Gather all lines in the data that hold the string "FreeCAD".

☆ ☆ ☆

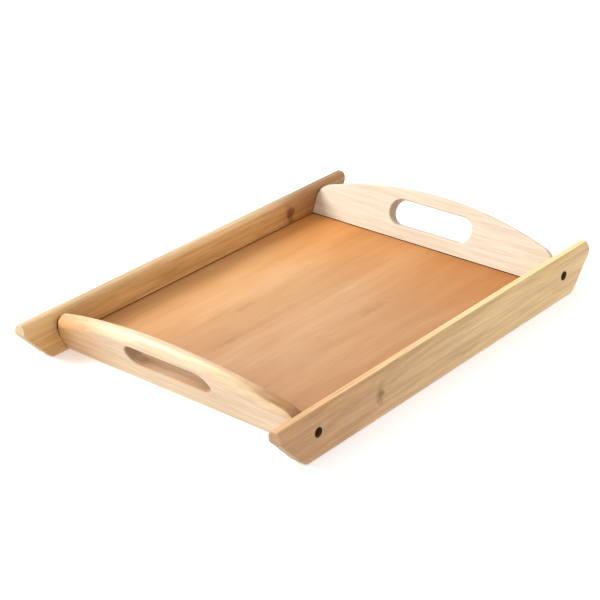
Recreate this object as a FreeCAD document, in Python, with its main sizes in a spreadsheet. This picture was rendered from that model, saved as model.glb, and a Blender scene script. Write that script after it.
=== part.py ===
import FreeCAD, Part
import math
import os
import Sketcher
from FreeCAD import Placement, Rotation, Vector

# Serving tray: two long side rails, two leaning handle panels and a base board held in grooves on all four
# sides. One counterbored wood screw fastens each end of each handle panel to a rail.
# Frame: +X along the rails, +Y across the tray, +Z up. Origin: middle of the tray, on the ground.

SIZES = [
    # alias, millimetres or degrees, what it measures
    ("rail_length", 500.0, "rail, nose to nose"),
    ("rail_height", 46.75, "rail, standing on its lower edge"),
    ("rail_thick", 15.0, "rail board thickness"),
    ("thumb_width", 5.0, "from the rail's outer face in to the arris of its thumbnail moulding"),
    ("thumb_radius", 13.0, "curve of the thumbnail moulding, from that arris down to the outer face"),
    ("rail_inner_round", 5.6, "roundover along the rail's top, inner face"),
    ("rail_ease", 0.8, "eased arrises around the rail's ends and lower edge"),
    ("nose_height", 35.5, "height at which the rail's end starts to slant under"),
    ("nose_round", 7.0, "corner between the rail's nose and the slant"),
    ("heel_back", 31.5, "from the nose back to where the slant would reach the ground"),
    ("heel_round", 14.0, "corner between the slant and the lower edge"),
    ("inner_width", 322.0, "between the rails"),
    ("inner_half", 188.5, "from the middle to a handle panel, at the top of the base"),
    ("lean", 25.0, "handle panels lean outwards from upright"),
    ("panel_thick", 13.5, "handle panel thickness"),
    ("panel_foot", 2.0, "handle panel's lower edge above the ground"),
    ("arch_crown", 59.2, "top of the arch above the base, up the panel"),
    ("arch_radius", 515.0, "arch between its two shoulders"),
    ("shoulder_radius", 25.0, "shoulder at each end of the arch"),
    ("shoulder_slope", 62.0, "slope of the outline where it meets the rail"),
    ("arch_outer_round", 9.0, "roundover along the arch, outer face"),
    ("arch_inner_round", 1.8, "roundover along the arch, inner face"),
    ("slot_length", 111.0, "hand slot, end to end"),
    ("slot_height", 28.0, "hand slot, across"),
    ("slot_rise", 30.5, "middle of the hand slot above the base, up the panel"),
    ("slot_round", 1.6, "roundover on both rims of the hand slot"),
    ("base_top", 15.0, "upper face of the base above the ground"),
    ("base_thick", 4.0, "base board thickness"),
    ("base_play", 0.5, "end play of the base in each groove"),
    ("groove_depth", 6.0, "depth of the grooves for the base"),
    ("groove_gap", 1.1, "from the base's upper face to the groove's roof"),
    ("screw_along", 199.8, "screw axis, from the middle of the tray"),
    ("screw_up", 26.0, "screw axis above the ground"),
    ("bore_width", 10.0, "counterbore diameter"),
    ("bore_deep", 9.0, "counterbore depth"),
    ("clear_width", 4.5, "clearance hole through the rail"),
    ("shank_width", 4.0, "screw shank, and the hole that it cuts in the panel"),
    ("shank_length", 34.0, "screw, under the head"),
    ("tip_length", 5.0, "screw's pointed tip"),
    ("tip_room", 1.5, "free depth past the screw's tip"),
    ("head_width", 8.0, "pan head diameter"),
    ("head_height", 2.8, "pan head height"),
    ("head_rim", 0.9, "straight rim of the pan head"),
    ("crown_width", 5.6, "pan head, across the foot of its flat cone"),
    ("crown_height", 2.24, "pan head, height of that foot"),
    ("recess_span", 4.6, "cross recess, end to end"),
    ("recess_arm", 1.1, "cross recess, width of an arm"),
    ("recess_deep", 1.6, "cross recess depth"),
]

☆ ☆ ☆

- **Written response**:
Recreate this object as a FreeCAD document, in Python, with its main sizes in a spreadsheet. This picture was rendered from that model, saved as model.glb, and a Blender scene script. Write that script after it.
import FreeCAD, Part
from FreeCAD import Placement, Rotation, Vector